Whelan, J. T., Prix, R., & Khurana, D. (2010). Searching for Galactic White Dwarf Binaries in Mock LISA Data. Classical and Quantum Gravity, 27(5): 055010. doi:10.1088/0264-9381/27/5/055010.


Cite as: https://hdl.handle.net/11858/00-001M-0000-000E-CA3D-0
Abstract
We describe an F-statistic search for continuous gravitational waves from galactic white-dwarf binaries in simulated LISA data. Our search method employs a hierarchical template-grid-based exploration of the parameter space. In the first stage, candidate sources are identified in searches using different simulated laser signal combinations (known as TDI variables). Since each source generates a primary maximum near its true ‘Doppler parameters’ (intrinsic frequency and sky position) as well as numerous secondary maxima of the F-statistic in Doppler parameter space, a search for multiple sources needs to distinguish between true signals and secondary maxima associated with other ‘louder’ signals. Our method does this by applying a coincidence test to reject candidates which are not found at nearby parameter space positions in searches using each of the three TDI variables. For signals surviving the coincidence test, we perform a fully coherent search over a refined parameter grid to provide an accurate parameter estimation for the final candidates. Suitably tuned, the pipeline is able to extract 1989 true signals with only 5 false alarms.
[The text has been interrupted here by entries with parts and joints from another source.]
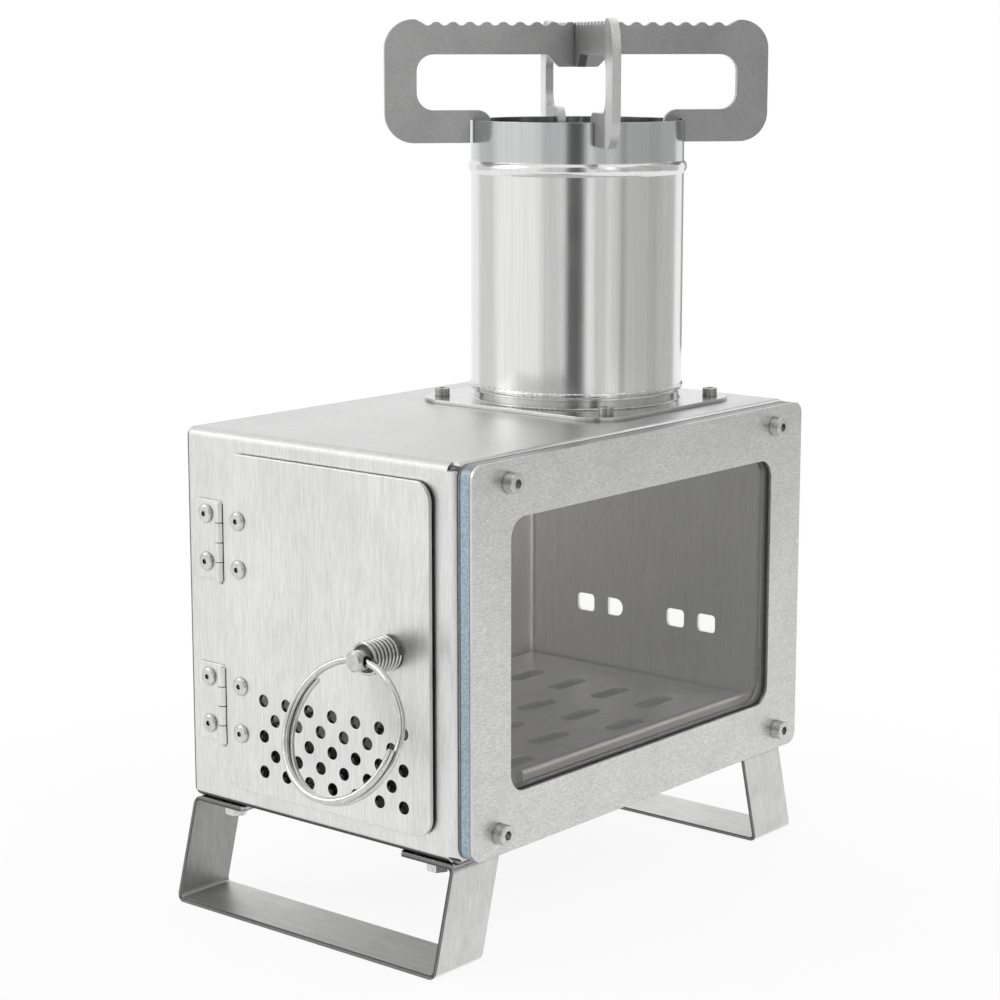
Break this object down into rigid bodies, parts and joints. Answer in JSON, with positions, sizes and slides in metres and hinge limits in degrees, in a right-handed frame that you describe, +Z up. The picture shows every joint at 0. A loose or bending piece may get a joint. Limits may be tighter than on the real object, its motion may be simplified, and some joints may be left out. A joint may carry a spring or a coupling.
{
  "type": "tabletop wood stove",
  "caption": "Folded-sheet tabletop wood stove with hinged vented door, sprung latch, glass side, short flue pipe, crossed-plate pot stand and bent strip feet.",
  "frame": {"origin": "on the ground, in the middle of the whole stove's outer box", "axes": "+Z up, the door faces -Y and the glass side faces +X"},
  "size_m": [0.1362, 0.2384, 0.3109],
  "materials": {
    "sheet_steel": "brushed stainless sheet",
    "thick_steel": "matt tumbled stainless plate",
    "pipe_steel": "bright polished stainless tube",
    "fastener_steel": "satin stainless fasteners",
    "rivet_metal": "satin aluminium rivets",
    "bright_wire": "bright nickel-plated wire",
    "clear_glass": "clear heat-proof glass",
    "gasket": "black fibre gasket"
  },
  "bodies": {
    "stove": {"firebox_shell": "sheet_steel", "glass_gasket": "gasket", "window_glass": "clear_glass", "window_frame": "sheet_steel", "window_screws": "fastener_steel", "window_nuts": "fastener_steel", "fire_grate": "sheet_steel", "grate_legs": "sheet_steel", "grate_guard": "sheet_steel", "flue_flange": "pipe_steel", "flange_screws": "fastener_steel", "flange_nuts": "fastener_steel", "front_foot": "thick_steel", "rear_foot": "thick_steel", "foot_bolts": "fastener_steel", "foot_nuts": "fastener_steel", "hinge_upper_fixed_leaf": "sheet_steel", "hinge_upper_pin": "fastener_steel", "hinge_lower_fixed_leaf": "sheet_steel", "hinge_lower_pin": "fastener_steel", "fixed_leaf_rivets": "rivet_metal"},
    "door": {"door_panel": "sheet_steel", "hinge_upper_door_leaf": "sheet_steel", "hinge_lower_door_leaf": "sheet_steel", "door_leaf_rivets": "rivet_metal"},
    "latch_plunger": {"latch_spring": "bright_wire"},
    "latch": {"latch_pin": "fastener_steel", "latch_tongue": "sheet_steel", "latch_nut": "fastener_steel"},
    "ring": {"pull_ring": "bright_wire"},
    "pipe": {"chimney_pipe": "pipe_steel"},
    "lower_plate": {"pot_stand_lower_plate": "thick_steel"},
    "upper_plate": {"pot_stand_upper_plate": "thick_steel"}
  },
  "joints": [
    {"name": "door_hinge", "type": "hinge", "parent": "stove", "child": "door", "pos_m": [-0.04885, -0.08409, 0.103], "axis": [0, 0, -1], "range_deg": [0, 150]},
    {"name": "latch_push", "type": "slide", "parent": "door", "child": "latch_plunger", "axis": [0, 1, 0], "range_m": [0, 0.0035], "stiffness_N_per_m": 600, "springref_m": -0.002, "deforming": ["latch_spring"]},
    {"name": "latch_turn", "type": "hinge", "parent": "latch_plunger", "child": "latch", "pos_m": [0.0306, -0.08209, 0.1058], "axis": [0, 1, 0], "range_deg": [0, 90]},
    {"name": "ring_swing", "type": "hinge", "parent": "latch", "child": "ring", "pos_m": [0.0306, -0.09909, 0.1058], "axis": [-1, 0, 0], "range_deg": [-32, 142]},
    {"name": "pipe_lift", "type": "slide", "parent": "stove", "child": "pipe", "axis": [0, 0, 1], "range_m": [0, 0.04]},
    {"name": "lower_plate_lift", "type": "slide", "parent": "pipe", "child": "lower_plate", "axis": [0, 0, 1], "range_m": [0, 0.03]},
    {"name": "upper_plate_lift", "type": "slide", "parent": "lower_plate", "child": "upper_plate", "axis": [0, 0, 1], "range_m": [0, 0.03]}
  ]
}
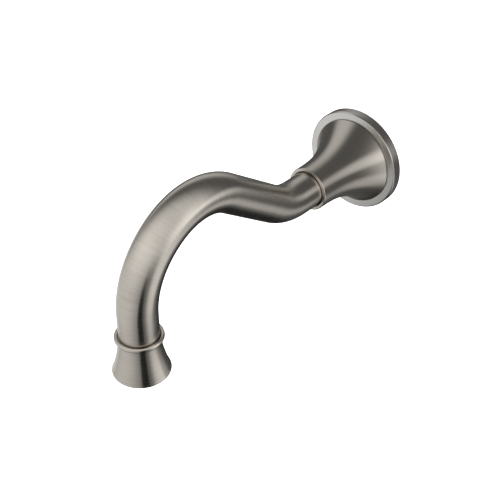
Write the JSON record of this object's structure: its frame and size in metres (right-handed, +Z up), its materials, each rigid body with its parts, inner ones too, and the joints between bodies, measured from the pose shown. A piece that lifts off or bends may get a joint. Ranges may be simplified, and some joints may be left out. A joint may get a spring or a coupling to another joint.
{
  "type": "wall mounted bath spout",
  "caption": "Brushed nickel bath spout: round wall flange, trumpet cover, S-curved tube that turns in its base, flared outlet bell with a screw-in aerator.",
  "frame": {"origin": "centre of the spout's base on the wall plane, where the wall nipple goes into the wall", "axes": "+Y into the wall along the inlet, +Z up, the spout reaches out along -Y and its outlet points down -Z"},
  "size_m": [0.072, 0.245, 0.1101],
  "materials": {
    "brushed_nickel": "warm brushed nickel plate, fine lines round the tube",
    "satin_plate": "satin nickel front face with a brighter polished edge",
    "chromed_brass": "polished chrome plate",
    "raw_brass": "turned, unplated",
    "stainless_steel": "plain stainless",
    "black_rubber": "smooth moulded EPDM",
    "white_acetal": "moulded acetal",
    "grey_foam": "closed-cell foam"
  },
  "bodies": {
    "base": {"flange_plate": "satin_plate", "wall_gasket": "grey_foam", "trumpet_cover": "brushed_nickel", "cover_oring": "black_rubber", "inlet_barrel": "raw_brass", "wall_nipple": "raw_brass", "nipple_seal": "black_rubber", "retaining_screw": "stainless_steel", "glide_washer": "white_acetal"},
    "spout": {"spout_tube": "brushed_nickel", "swivel_spigot": "raw_brass", "spigot_oring_rear": "black_rubber", "spigot_oring_front": "black_rubber", "slip_ring_rear": "white_acetal", "slip_ring_front": "white_acetal", "outlet_collar": "brushed_nickel", "outlet_bell": "brushed_nickel", "aerator_seal": "black_rubber"},
    "aerator_insert": {"aerator_cartridge": "white_acetal", "inlet_screen": "white_acetal", "jet_plate": "white_acetal", "mixing_screen_upper": "stainless_steel", "mixing_screen_lower": "stainless_steel", "outlet_grid": "white_acetal"},
    "aerator_ring": {"aerator_housing": "chromed_brass"}
  },
  "joints": [
    {"name": "spout_swing", "type": "hinge", "parent": "base", "child": "spout", "pos_m": [0, -0.0557, 0], "axis": [0, 1, 0], "range_deg": [-60, 60]},
    {"name": "aerator_drop", "type": "slide", "parent": "spout", "child": "aerator_insert", "axis": [0, 0, -1], "range_m": [0, 0.004]},
    {"name": "aerator_unscrew", "type": "hinge", "parent": "aerator_insert", "child": "aerator_ring", "pos_m": [0, -0.21175, -0.02529], "axis": [0, 0, -1], "range_deg": [0, 1440.1]}
  ],
  "couplings": [
    {"joint": "aerator_unscrew", "follows": "aerator_drop", "rad_per_m": 6283.2}
  ]
}
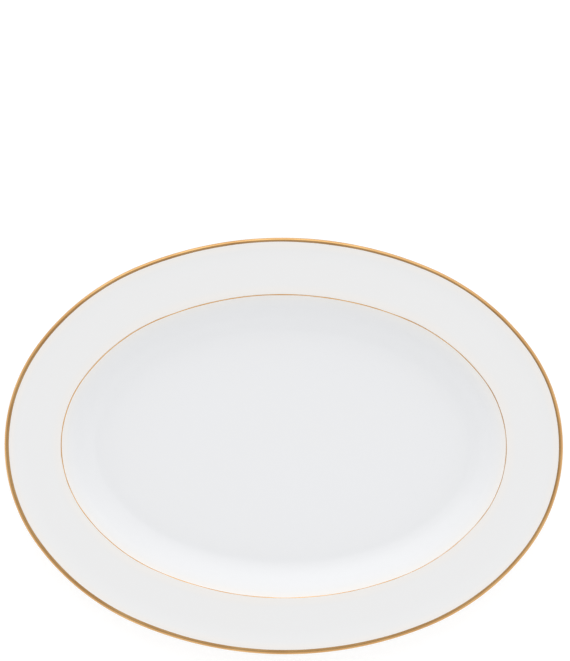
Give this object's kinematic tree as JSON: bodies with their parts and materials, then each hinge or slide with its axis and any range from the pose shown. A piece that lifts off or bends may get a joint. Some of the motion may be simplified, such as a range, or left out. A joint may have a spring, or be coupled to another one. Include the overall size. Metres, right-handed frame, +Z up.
{
  "type": "serving platter",
  "caption": "Oval glazed porcelain serving platter with a broad flat rim, a shallow well, a foot ring to stand on and gilt lines round its edge and well.",
  "frame": {"origin": "middle of the foot ring, on the surface that the platter stands on", "axes": "+X along the platter's length, +Y across its width, +Z up out of the well"},
  "size_m": [0.356, 0.2656, 0.0223],
  "materials": {
    "bisque": "matte",
    "glaze": "gloss",
    "gilding": "polished"
  },
  "bodies": {
    "root": {"porcelain_body": "bisque", "glaze_coat": "glaze", "base_glaze": "glaze", "edge_gilding": "gilding", "verge_gilding": "gilding"}
  },
  "joints": []
}
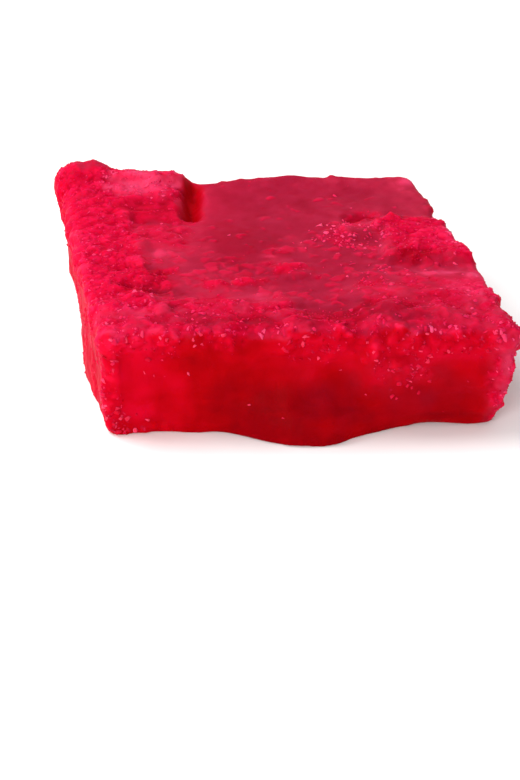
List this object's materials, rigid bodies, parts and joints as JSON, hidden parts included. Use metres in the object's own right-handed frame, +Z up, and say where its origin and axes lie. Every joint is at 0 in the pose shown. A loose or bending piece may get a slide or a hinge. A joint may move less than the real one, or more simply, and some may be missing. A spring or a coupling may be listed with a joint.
{
  "type": "square of sugar candy",
  "caption": "Hand-cut square slab of red translucent sugar candy, with a smooth film on top, patches of raised sugar crust, crumbly cut sides and chipped edges; it lies flat.",
  "frame": {"origin": "under the middle of the bounding box, on the flat underside", "axes": "+Z up through the thickness of the slab, +X along the front cut edge, -Y towards the front cut side, and the back edge lies a little towards -X of the front edge"},
  "size_m": [0.0584, 0.0524, 0.0166],
  "materials": {
    "sugar_candy": null
  },
  "bodies": {
    "root": {"sugar_candy": "sugar_candy"}
  },
  "joints": []
}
The use of the rigid adiabatic approximation allows recovery of signal parameters with errors comparable to statistical expectations, although there is still some systematic excess with respect to statistical errors expected from Gaussian noise. An experimental iterative pipeline with seven rounds of signal subtraction and reanalysis of the residuals allows us to increase the number of signals recovered to a total of 3419 with 29 false alarms.